C’est là où le chef Watson vole au secours d’IBM. En effet, le géant informatique offre le chef Watson en partenariat avec le magazine Bon Appétit, en version bêta, à un nombre limité d’utilisateurs. Toutefois, IBM vise à rendre cet outil disponible au plus grand nombre sur le Web. « IBM voulait trouver le moyen de mettre cette technologie entre le plus de mains possible lorsqu’un développeur de l’équipe, qui avait une formation de chef, a eu l’idée de concevoir le chef Watson », évoque Rick Power.
Watson ne semble pas savoir ce qu'est une poutine...
Maintenant que vous savez comment et pourquoi Watson est devenu cuisinier, vous vous demandez probablement comment il a fait pour concevoir la poutine canadienne-antillaise au homard (ma préférée) ou la poutine végétarienne haïtienne-grecque.
Pour passer du traitement de données à mon bol, Rick Power m’a expliqué que les chefs de l’Institute of Culinary Education, à New York, ont interrogé Watson en lui fournissant des mots clefs, après quoi il a généré une longue liste de recettes possibles. Ceux-ci ont ensuite fait des choix en utilisant leur jugement de chef : « L’outil est davantage un générateur d’idées originales », explique Rick Power.

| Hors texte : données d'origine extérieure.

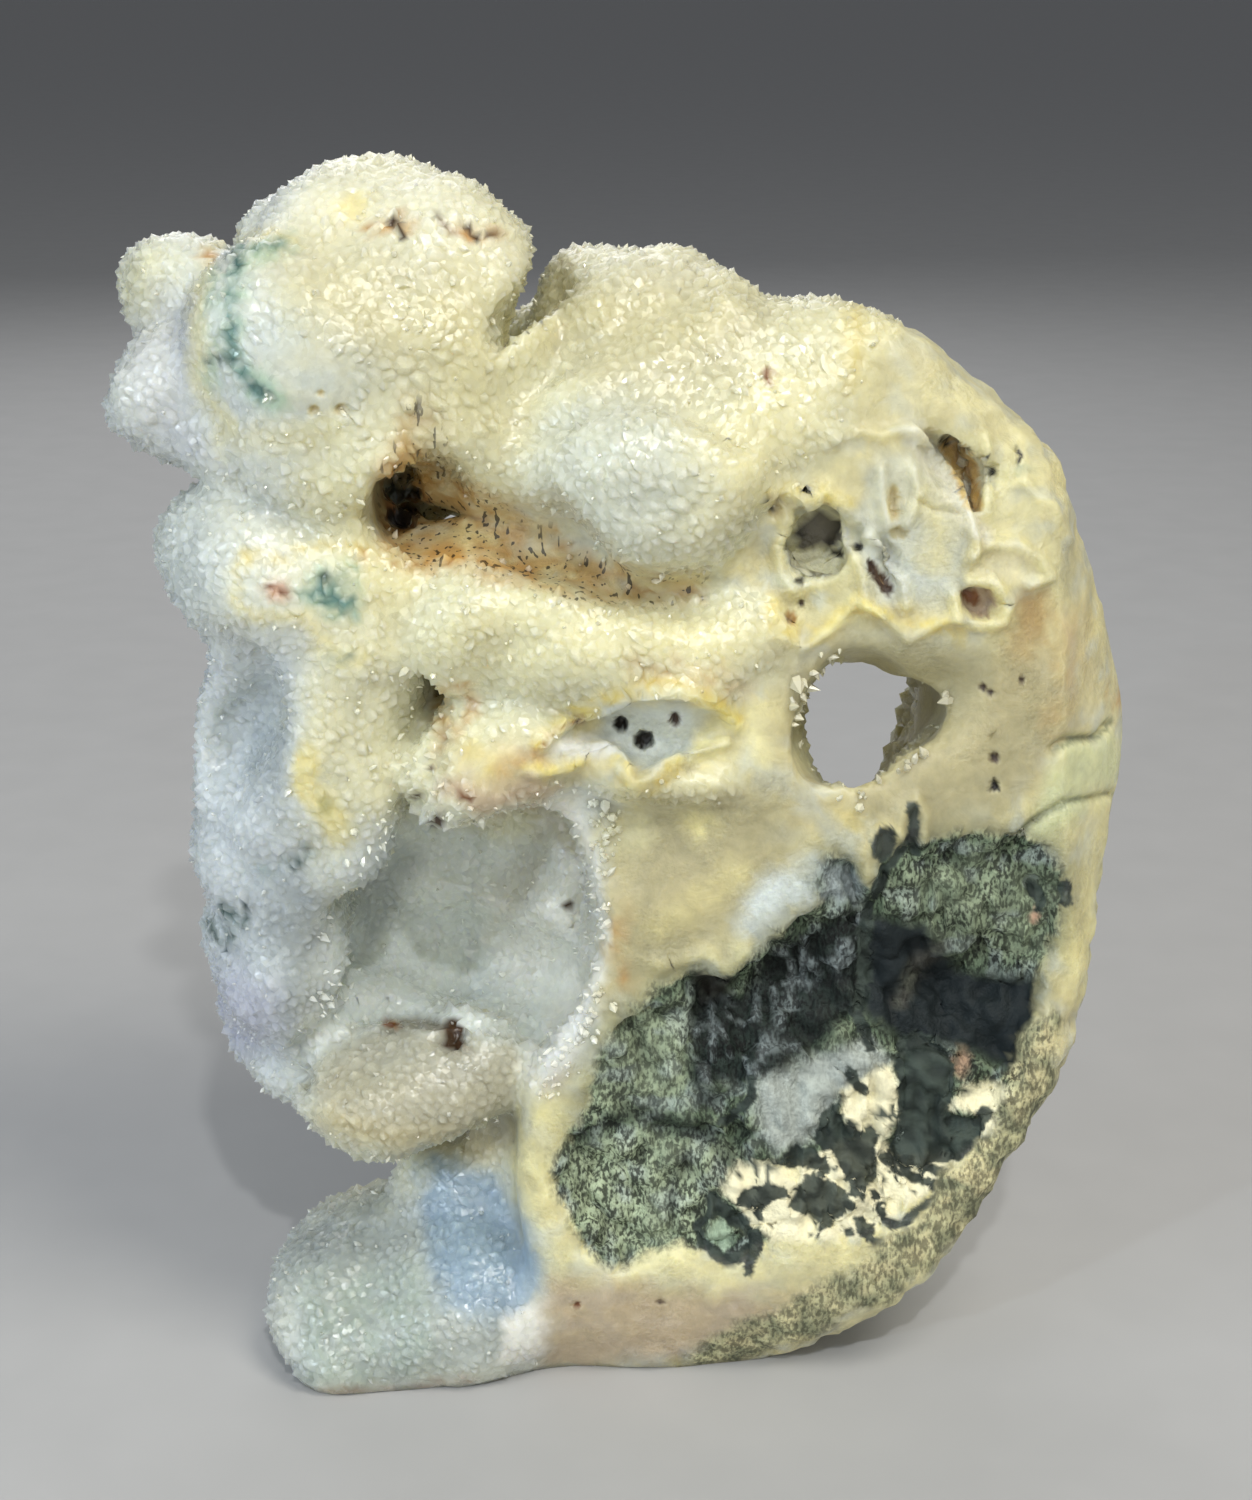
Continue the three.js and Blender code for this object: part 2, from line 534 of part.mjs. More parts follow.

Encore perplexe face à la capacité d’un ordinateur, aussi intelligent soit-il, à réinventer notre plat national, j’ai voulu aller plus loin en essayant la version bêta du chef Watson. Or, la version présentée lors de l’événement ne connaissait pas même le mot poutine! Même en lui proposant de générer des recettes contenant des frites, du fromage et de la sauce, le chef Watson n’est pas parvenu à me proposer une recette ressemblant de près ou de loin à de la poutine.
Lorsque j’ai questionné Rick Power à ce sujet, il était pris au dépourvu. Il a avancé que les chefs de l’Institute of Culinary Education utilisaient probablement une autre version du logiciel Watson. Je suis prêt à le croire. Malgré tout, je n’ai pu m’empêcher de penser que le chef Watson, du haut de sa logique imprenable et de sa connaissance fine de la chimie alimentaire, s’était peut-être révoltée lorsque les ingénieurs d’IBM lui ont demandé de créer de la poutine.